→ Instruction:
Copy all lines that contain the word "limits".

→ Information given:
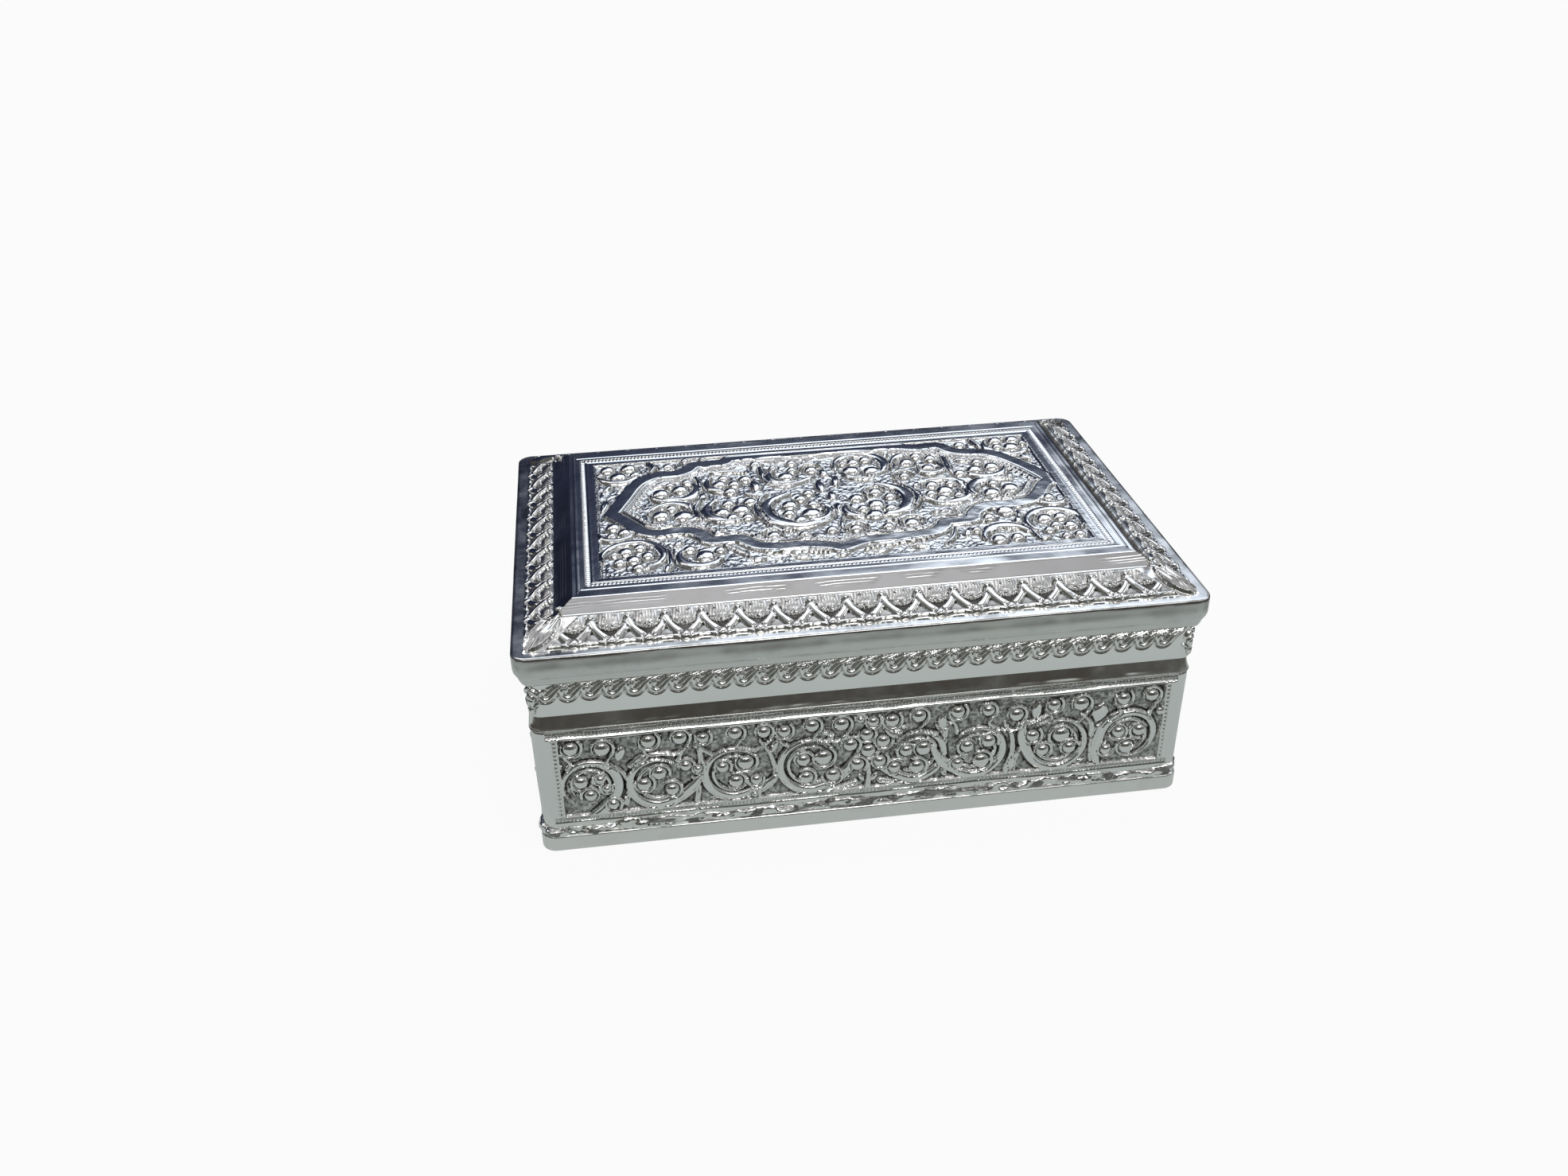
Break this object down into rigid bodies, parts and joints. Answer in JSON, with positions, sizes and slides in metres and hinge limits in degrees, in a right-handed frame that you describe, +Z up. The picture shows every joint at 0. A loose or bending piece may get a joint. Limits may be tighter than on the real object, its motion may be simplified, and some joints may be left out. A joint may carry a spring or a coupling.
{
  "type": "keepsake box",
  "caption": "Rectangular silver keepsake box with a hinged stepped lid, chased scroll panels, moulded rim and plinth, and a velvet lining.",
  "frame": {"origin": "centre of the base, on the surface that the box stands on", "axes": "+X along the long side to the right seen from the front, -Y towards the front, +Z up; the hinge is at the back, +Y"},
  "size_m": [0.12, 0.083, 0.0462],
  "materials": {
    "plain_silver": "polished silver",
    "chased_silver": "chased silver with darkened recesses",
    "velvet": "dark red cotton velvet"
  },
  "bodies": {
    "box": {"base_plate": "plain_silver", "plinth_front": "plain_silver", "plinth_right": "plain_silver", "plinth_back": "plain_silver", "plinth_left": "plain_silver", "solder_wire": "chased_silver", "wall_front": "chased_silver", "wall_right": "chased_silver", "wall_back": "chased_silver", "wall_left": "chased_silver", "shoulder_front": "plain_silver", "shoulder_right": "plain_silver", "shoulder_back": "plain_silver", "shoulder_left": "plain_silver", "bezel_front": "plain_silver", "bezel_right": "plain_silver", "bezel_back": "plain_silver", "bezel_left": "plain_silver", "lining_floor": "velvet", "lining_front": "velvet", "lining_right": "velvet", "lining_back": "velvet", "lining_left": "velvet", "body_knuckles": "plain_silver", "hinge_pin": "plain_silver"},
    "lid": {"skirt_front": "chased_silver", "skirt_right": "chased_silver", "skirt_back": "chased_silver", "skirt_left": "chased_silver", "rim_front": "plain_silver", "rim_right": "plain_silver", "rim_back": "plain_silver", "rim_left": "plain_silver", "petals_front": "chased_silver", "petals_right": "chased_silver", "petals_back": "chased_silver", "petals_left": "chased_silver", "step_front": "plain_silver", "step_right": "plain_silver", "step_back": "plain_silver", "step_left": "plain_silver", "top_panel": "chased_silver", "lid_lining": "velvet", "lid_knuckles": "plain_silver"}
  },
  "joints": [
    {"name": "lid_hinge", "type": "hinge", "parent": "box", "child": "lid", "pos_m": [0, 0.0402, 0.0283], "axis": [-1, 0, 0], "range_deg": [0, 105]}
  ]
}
* * *
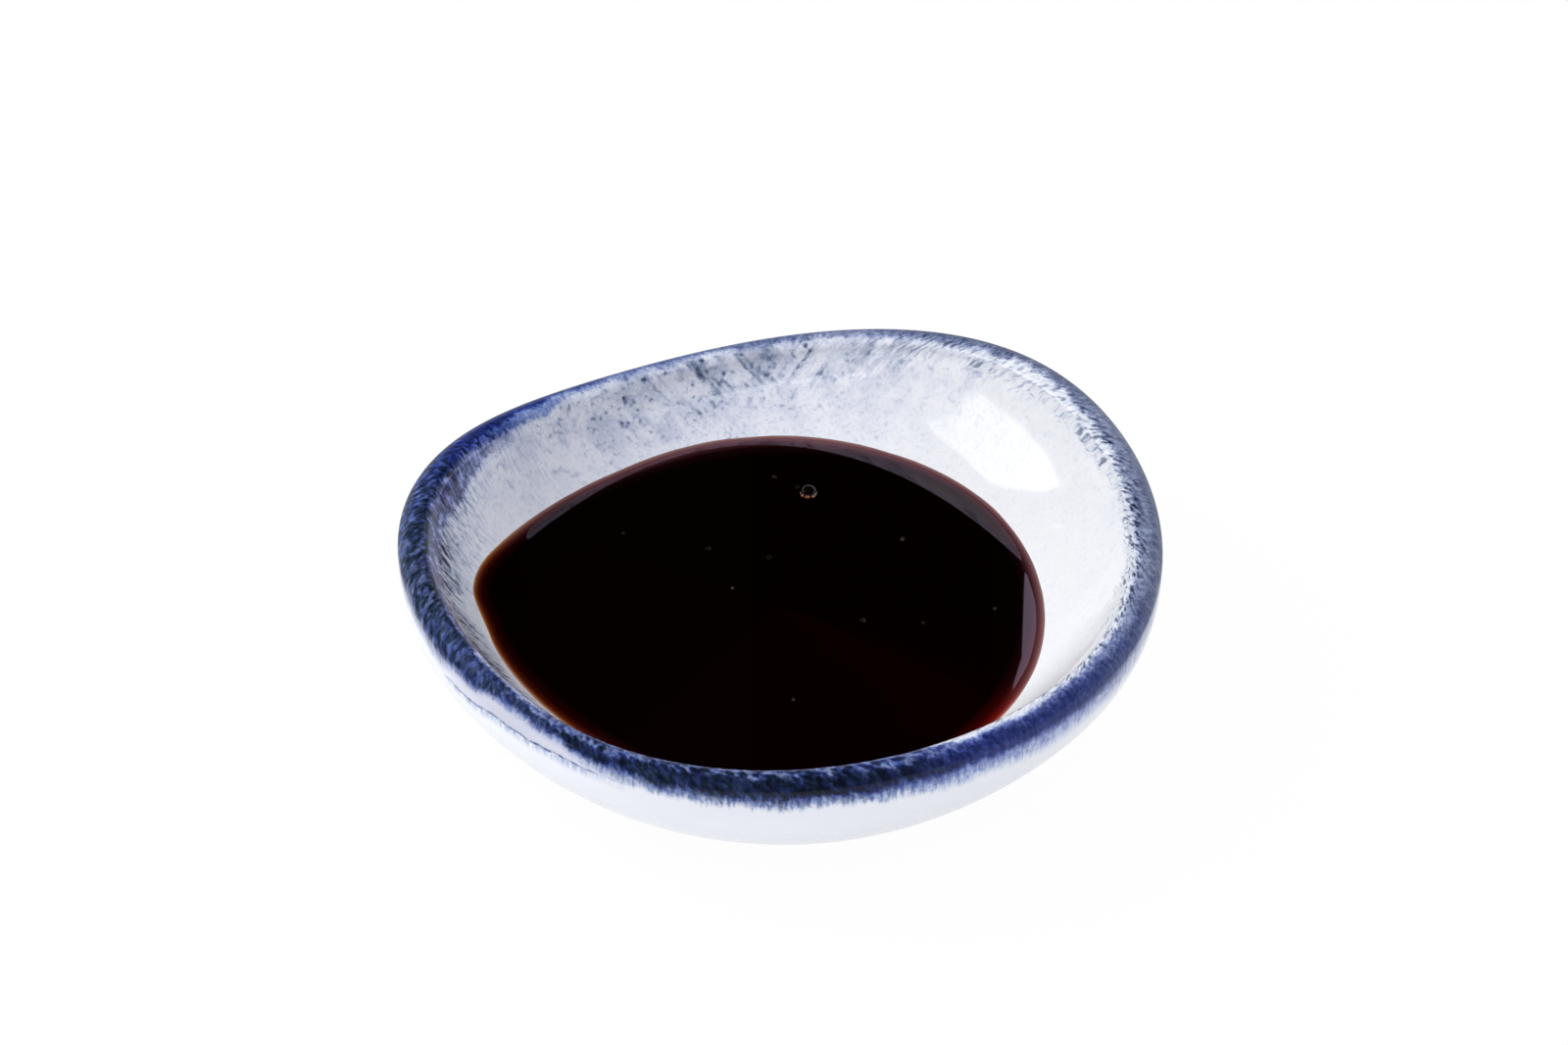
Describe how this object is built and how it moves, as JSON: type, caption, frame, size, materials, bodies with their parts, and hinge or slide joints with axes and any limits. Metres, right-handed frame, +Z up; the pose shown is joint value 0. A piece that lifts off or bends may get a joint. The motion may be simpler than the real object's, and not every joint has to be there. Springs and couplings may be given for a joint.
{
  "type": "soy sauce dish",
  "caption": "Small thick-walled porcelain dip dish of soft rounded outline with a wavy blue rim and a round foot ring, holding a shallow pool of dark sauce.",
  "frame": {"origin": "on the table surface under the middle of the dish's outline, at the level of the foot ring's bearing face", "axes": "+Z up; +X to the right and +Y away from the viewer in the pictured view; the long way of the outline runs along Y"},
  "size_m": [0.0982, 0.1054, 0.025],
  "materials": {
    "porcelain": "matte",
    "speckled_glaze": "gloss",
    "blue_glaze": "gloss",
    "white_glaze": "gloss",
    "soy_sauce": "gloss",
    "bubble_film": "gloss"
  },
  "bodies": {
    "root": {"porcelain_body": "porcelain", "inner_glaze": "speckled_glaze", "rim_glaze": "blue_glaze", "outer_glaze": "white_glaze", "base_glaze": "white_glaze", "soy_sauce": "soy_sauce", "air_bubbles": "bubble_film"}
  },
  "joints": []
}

→ Result of the task:
Break this object down into rigid bodies, parts and joints. Answer in JSON, with positions, sizes and slides in metres and hinge limits in degrees, in a right-handed frame that you describe, +Z up. The picture shows every joint at 0. A loose or bending piece may get a joint. Limits may be tighter than on the real object, its motion may be simplified, and some joints may be left out. A joint may carry a spring or a coupling.
Describe how this object is built and how it moves, as JSON: type, caption, frame, size, materials, bodies with their parts, and hinge or slide joints with axes and any limits. Metres, right-handed frame, +Z up; the pose shown is joint value 0. A piece that lifts off or bends may get a joint. The motion may be simpler than the real object's, and not every joint has to be there. Springs and couplings may be given for a joint.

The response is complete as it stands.